Would you return the complete listing below word for word?
==== Data provided ====
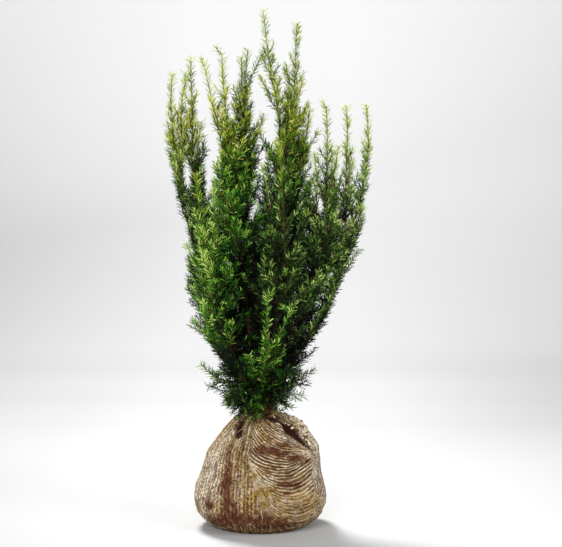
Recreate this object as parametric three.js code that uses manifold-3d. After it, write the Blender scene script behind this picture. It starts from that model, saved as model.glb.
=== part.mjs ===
// A young upright yew, balled and sacked as a nursery sells it. Its soil ball is wrapped in coarse jute sacking
// that is gathered round the foot of the trunk. Millimetres, +Z up. The origin is the centre of the ball's flat
// underside, +X is to the plant's right and -Y is its front.
import * as THREE from 'three';
import { mergeVertices } from 'three/addons/utils/BufferGeometryUtils.js';
import Module from 'manifold-3d';

const wasm = await Module();
wasm.setup();
const { lerp, smoothstep } = THREE.MathUtils;

// ---------- driving dimensions ----------
const CLEARANCE = 0.3; // gap left between neighbouring pieces
const SKIP_GAP = 0.4; // a spray that would come nearer than this to another piece is left out

const BALL_HEIGHT = 238; // underside to the flat top that the trunk stands on
const BALL_RADIUS = 138; // at its widest
const BALL_FOOT_RADIUS = 92; // the flat underside
const BALL_NECK_RADIUS = 40; // the flat top, under the gathered collar
const BALL_SEGMENTS = 40;
const PLEATS = 10; // folds of sacking that run down from the neck
const PLEAT_DEPTH = 4.5;
const SHOULDER_BULGE = 21; // extra fullness of the right shoulder
const FOLD_RADIUS = 10; // the roll of sacking that lies on that shoulder
const GROOVE_RADIUS = 7; // the opening beside the roll

const TRUNK_RADIUS = 12; // just above the root flare
const TRUNK_TIP_RADIUS = 6;
const TRUNK_FLARE = 6; // how far the flare adds to the radius at the foot
const TRUNK_FLARE_SHARE = 0.12; // of the trunk's length
const TRUNK_FOOT = [-4, 0, BALL_HEIGHT - 3]; // just under its flat cut
const TRUNK_BEND = [-14, 4, 400];
const TRUNK_TIP = [4, 0, 556];

const BOUGH_SIDES = 5;
const BOUGH_TAPER = 0.62; // tip radius as a share of the foot radius

const WOOD_TIP_RADIUS = 2; // of a shoot, where its needles begin
const TIP_REACH = 13; // how far the highest needles of a shoot stand out from its middle
const TOOTH_PITCH = 66; // length of shoot to each tooth
const TOOTH_LEAN = 1.1; // how far a tooth leans forward, in steps between rings
const WOOD_STEPS = 2; // rings along the bare part of a leader
const LEADER_NEEDLED = 310; // the most of a leader's length that has needles
const LEADER_REACH = 27; // how far its lowest needles stand out
const SIDE_SHOOT = { length: 140, radius: 2.8, reach: 23 };
const SIDE_SHOOT_SPACING = 50; // along the bare part of a leader
// A side shoot is tried at these shares of its length and turns, in radians, before it is left out.
const TRIES = [1, 0.8, 0.65, 0.5].flatMap((share) => [0, 0.5, -0.5, 1, -1].map((turn) => ({ share, turn })));
const ROOT_SIZE = 24; // a side shoot may be sunk in its leader over no more than this
const CROSSING_VOLUME = 60; // and may share no more than this with the other leaders of its mass
const OWN_SPACE = 1.6; // a shoot's tip may be this many times as far from its own stems as from another mass's
const GOLDEN_ANGLE = Math.PI * (3 - Math.sqrt(5));

// ---------- materials ----------
const finish = (color, roughness) => new THREE.MeshStandardMaterial({ color, roughness, metalness: 0 });
const SACKING = finish('#a5895c', 0.95);
const LOOSE_SACKING = finish('#c6ad84', 0.95);
const BARK = finish('#5b3a26', 0.85);
const YOUNG_BARK = finish('#6e4a2c', 0.8);
const OLD_NEEDLES = finish('#24451f', 0.5);
const NEEDLES = finish('#3c6a28', 0.5);
const NEW_NEEDLES = finish('#7c9a3c', 0.55);

// ---------- helpers ----------
const vec = (point) => new THREE.Vector3(...point);

// Seeded random numbers from 0 to 1, the same on every run.
function seeded(seed) {
  let state = seed;
  return () => {
    state = (state + 0x6d2b79f5) >>> 0;
    let t = Math.imul(state ^ (state >>> 15), state | 1);
    t = (t + Math.imul(t ^ (t >>> 7), t | 61)) ^ t;
    return ((t ^ (t >>> 14)) >>> 0) / 4294967296;
  };
}

function solidOf(geometry) {
  const bare = geometry.clone();
  bare.deleteAttribute('normal');
  bare.deleteAttribute('uv');
  const merged = mergeVertices(bare, 1e-3);
  return new wasm.Manifold(new wasm.Mesh({
    numProp: 3,
    vertProperties: merged.attributes.position.array,
    triVerts: merged.index.array,
  }));
}

function namedMesh(name, solid, material) {
  const { vertProperties, triVerts } = solid.getMesh();
  const geometry = new THREE.BufferGeometry();
  geometry.setAttribute('position', new THREE.BufferAttribute(vertProperties, 3));
  geometry.setIndex(new THREE.BufferAttribute(triVerts, 1));
  geometry.computeVertexNormals();
  const mesh = new THREE.Mesh(geometry, material);
  mesh.name = name;
  return mesh;
}

const largestBody = (solid) => solid.decompose().sort((a, b) => b.volume() - a.volume())[0];

// Two unit vectors across a direction, right-handed with it.
function frameAcross(direction) {
  const reference = Math.abs(direction.y) < 0.9 ? new THREE.Vector3(0, 1, 0) : new THREE.Vector3(1, 0, 0);
  const side = new THREE.Vector3().crossVectors(direction, reference).normalize();
  return { side, other: new THREE.Vector3().crossVectors(side, direction) };
}

// A tapering limb along a curve: a cylinder whose rings are carried to their places on the curve.
function limbSolid(curve, radiusAt, sides, steps) {
  const geometry = new THREE.CylinderGeometry(1, 1, 1, sides, steps);
  const position = geometry.attributes.position;
  for (let i = 0; i < position.count; i++) {
    const along = position.getY(i) + 0.5;
    const radius = radiusAt(along);
    const { side, other } = frameAcross(curve.getTangent(along));
    const point = curve.getPoint(along);
    point.addScaledVector(side, position.getX(i) * radius);
    point.addScaledVector(other, position.getZ(i) * radius);
    position.setXYZ(i, point.x, point.y, point.z);
  }
  return solidOf(geometry);
}

// ---------- root ball ----------
// [radius, height] of the wrapped ball from the rim of its underside to the rim of its flat top.
const BALL_PROFILE = [
  [BALL_FOOT_RADIUS, 0], [110, 9], [128, 26], [136, 44], [BALL_RADIUS, 65], [135, 82], [129, 98], [119, 121],
  [110, 146], [99, 170], [79, 195], [59, 220], [48, 231], [BALL_NECK_RADIUS, BALL_HEIGHT],
];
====
Expected answer>
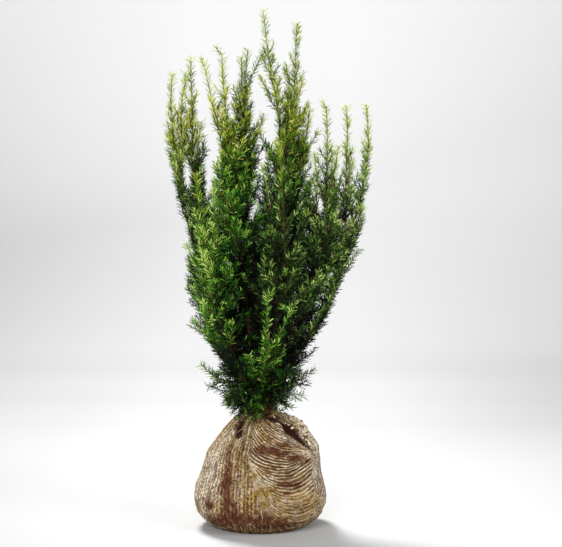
Recreate this object as parametric three.js code that uses manifold-3d. After it, write the Blender scene script behind this picture. It starts from that model, saved as model.glb.
=== part.mjs ===
// A young upright yew, balled and sacked as a nursery sells it. Its soil ball is wrapped in coarse jute sacking
// that is gathered round the foot of the trunk. Millimetres, +Z up. The origin is the centre of the ball's flat
// underside, +X is to the plant's right and -Y is its front.
import * as THREE from 'three';
import { mergeVertices } from 'three/addons/utils/BufferGeometryUtils.js';
import Module from 'manifold-3d';

const wasm = await Module();
wasm.setup();
const { lerp, smoothstep } = THREE.MathUtils;

// ---------- driving dimensions ----------
const CLEARANCE = 0.3; // gap left between neighbouring pieces
const SKIP_GAP = 0.4; // a spray that would come nearer than this to another piece is left out

const BALL_HEIGHT = 238; // underside to the flat top that the trunk stands on
const BALL_RADIUS = 138; // at its widest
const BALL_FOOT_RADIUS = 92; // the flat underside
const BALL_NECK_RADIUS = 40; // the flat top, under the gathered collar
const BALL_SEGMENTS = 40;
const PLEATS = 10; // folds of sacking that run down from the neck
const PLEAT_DEPTH = 4.5;
const SHOULDER_BULGE = 21; // extra fullness of the right shoulder
const FOLD_RADIUS = 10; // the roll of sacking that lies on that shoulder
const GROOVE_RADIUS = 7; // the opening beside the roll

const TRUNK_RADIUS = 12; // just above the root flare
const TRUNK_TIP_RADIUS = 6;
const TRUNK_FLARE = 6; // how far the flare adds to the radius at the foot
const TRUNK_FLARE_SHARE = 0.12; // of the trunk's length
const TRUNK_FOOT = [-4, 0, BALL_HEIGHT - 3]; // just under its flat cut
const TRUNK_BEND = [-14, 4, 400];
const TRUNK_TIP = [4, 0, 556];

const BOUGH_SIDES = 5;
const BOUGH_TAPER = 0.62; // tip radius as a share of the foot radius

const WOOD_TIP_RADIUS = 2; // of a shoot, where its needles begin
const TIP_REACH = 13; // how far the highest needles of a shoot stand out from its middle
const TOOTH_PITCH = 66; // length of shoot to each tooth
const TOOTH_LEAN = 1.1; // how far a tooth leans forward, in steps between rings
const WOOD_STEPS = 2; // rings along the bare part of a leader
const LEADER_NEEDLED = 310; // the most of a leader's length that has needles
const LEADER_REACH = 27; // how far its lowest needles stand out
const SIDE_SHOOT = { length: 140, radius: 2.8, reach: 23 };
const SIDE_SHOOT_SPACING = 50; // along the bare part of a leader
// A side shoot is tried at these shares of its length and turns, in radians, before it is left out.
const TRIES = [1, 0.8, 0.65, 0.5].flatMap((share) => [0, 0.5, -0.5, 1, -1].map((turn) => ({ share, turn })));
const ROOT_SIZE = 24; // a side shoot may be sunk in its leader over no more than this
const CROSSING_VOLUME = 60; // and may share no more than this with the other leaders of its mass
const OWN_SPACE = 1.6; // a shoot's tip may be this many times as far from its own stems as from another mass's
const GOLDEN_ANGLE = Math.PI * (3 - Math.sqrt(5));

// ---------- materials ----------
const finish = (color, roughness) => new THREE.MeshStandardMaterial({ color, roughness, metalness: 0 });
const SACKING = finish('#a5895c', 0.95);
const LOOSE_SACKING = finish('#c6ad84', 0.95);
const BARK = finish('#5b3a26', 0.85);
const YOUNG_BARK = finish('#6e4a2c', 0.8);
const OLD_NEEDLES = finish('#24451f', 0.5);
const NEEDLES = finish('#3c6a28', 0.5);
const NEW_NEEDLES = finish('#7c9a3c', 0.55);

// ---------- helpers ----------
const vec = (point) => new THREE.Vector3(...point);

// Seeded random numbers from 0 to 1, the same on every run.
function seeded(seed) {
  let state = seed;
  return () => {
    state = (state + 0x6d2b79f5) >>> 0;
    let t = Math.imul(state ^ (state >>> 15), state | 1);
    t = (t + Math.imul(t ^ (t >>> 7), t | 61)) ^ t;
    return ((t ^ (t >>> 14)) >>> 0) / 4294967296;
  };
}

function solidOf(geometry) {
  const bare = geometry.clone();
  bare.deleteAttribute('normal');
  bare.deleteAttribute('uv');
  const merged = mergeVertices(bare, 1e-3);
  return new wasm.Manifold(new wasm.Mesh({
    numProp: 3,
    vertProperties: merged.attributes.position.array,
    triVerts: merged.index.array,
  }));
}

function namedMesh(name, solid, material) {
  const { vertProperties, triVerts } = solid.getMesh();
  const geometry = new THREE.BufferGeometry();
  geometry.setAttribute('position', new THREE.BufferAttribute(vertProperties, 3));
  geometry.setIndex(new THREE.BufferAttribute(triVerts, 1));
  geometry.computeVertexNormals();
  const mesh = new THREE.Mesh(geometry, material);
  mesh.name = name;
  return mesh;
}

const largestBody = (solid) => solid.decompose().sort((a, b) => b.volume() - a.volume())[0];

// Two unit vectors across a direction, right-handed with it.
function frameAcross(direction) {
  const reference = Math.abs(direction.y) < 0.9 ? new THREE.Vector3(0, 1, 0) : new THREE.Vector3(1, 0, 0);
  const side = new THREE.Vector3().crossVectors(direction, reference).normalize();
  return { side, other: new THREE.Vector3().crossVectors(side, direction) };
}

// A tapering limb along a curve: a cylinder whose rings are carried to their places on the curve.
function limbSolid(curve, radiusAt, sides, steps) {
  const geometry = new THREE.CylinderGeometry(1, 1, 1, sides, steps);
  const position = geometry.attributes.position;
  for (let i = 0; i < position.count; i++) {
    const along = position.getY(i) + 0.5;
    const radius = radiusAt(along);
    const { side, other } = frameAcross(curve.getTangent(along));
    const point = curve.getPoint(along);
    point.addScaledVector(side, position.getX(i) * radius);
    point.addScaledVector(other, position.getZ(i) * radius);
    position.setXYZ(i, point.x, point.y, point.z);
  }
  return solidOf(geometry);
}

// ---------- root ball ----------
// [radius, height] of the wrapped ball from the rim of its underside to the rim of its flat top.
const BALL_PROFILE = [
  [BALL_FOOT_RADIUS, 0], [110, 9], [128, 26], [136, 44], [BALL_RADIUS, 65], [135, 82], [129, 98], [119, 121],
  [110, 146], [99, 170], [79, 195], [59, 220], [48, 231], [BALL_NECK_RADIUS, BALL_HEIGHT],
];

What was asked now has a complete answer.